UPDATE 1-BOJ Mizuno warns risk of fall in U.S. fund inflows
TOKYO, Nov 14 (Reuters) - The dollar's weakness has benefits for global imbalances, but fund inflows to the United States could shrink if the gap between U.S. and euro-zone interest rates reverses, Bank of Japan board member Atsushi Mizuno said.
Mizuno, a policy hawk who has proposed raising Japanese interest rates since July, also said that in a country with little room to cut rates, such as Japan, monetary policy should take into account the need to act pre-emptively against asset bubbles, a text of remarks released on Wednesday showed.
In a speech to a corporate pension fund association on Nov. 7, Mizuno said central banks around the globe are making efforts to reduce excess liquidity while monitoring their countries' economic fundamentals.
"For financial markets to stabilise again in the long run, there needs to be a gradual reduction of global excess liquidity and an appropriate repricing of credit products," he said.

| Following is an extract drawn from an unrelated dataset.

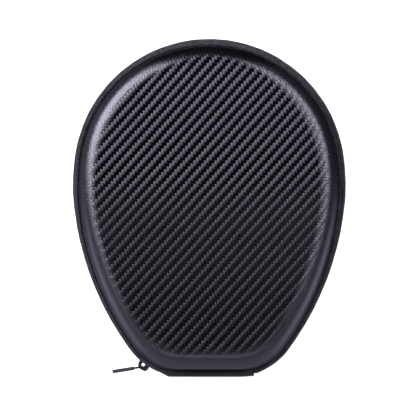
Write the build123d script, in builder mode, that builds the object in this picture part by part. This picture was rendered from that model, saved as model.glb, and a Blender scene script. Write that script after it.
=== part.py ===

On currency market moves, Mizuno said falls in the dollar's trade-weighted value have helped improve global imbalances by boosting U.S. exports and supporting the nation's economy, a benefit he described as "underestimated."
"But there is also concern in financial markets over the risk of sharp dollar falls," Mizuno said.
"We need to be mindful of the risk of long-term fund flows into the United States decreasing and causing problems financing the U.S. current account deficit" if euro-zone interest rates, currently at 4.0 percent, exceed rates in the United States, now at 4.5 percent, he said.
The dollar has recently fallen against other major currencies on the view that sluggishness in the U.S. housing sector and lingering credit problems could hurt the broader U.S. economy.
The BOJ kept its key policy rate unchanged at 0.5 percent for a ninth month on Tuesday, with the nine-member board again rejecting a proposal by Mizuno to hike rates to 0.75 percent. Mizuno has argued that Japan's economic conditions have improved enough to tighten credit. Continued...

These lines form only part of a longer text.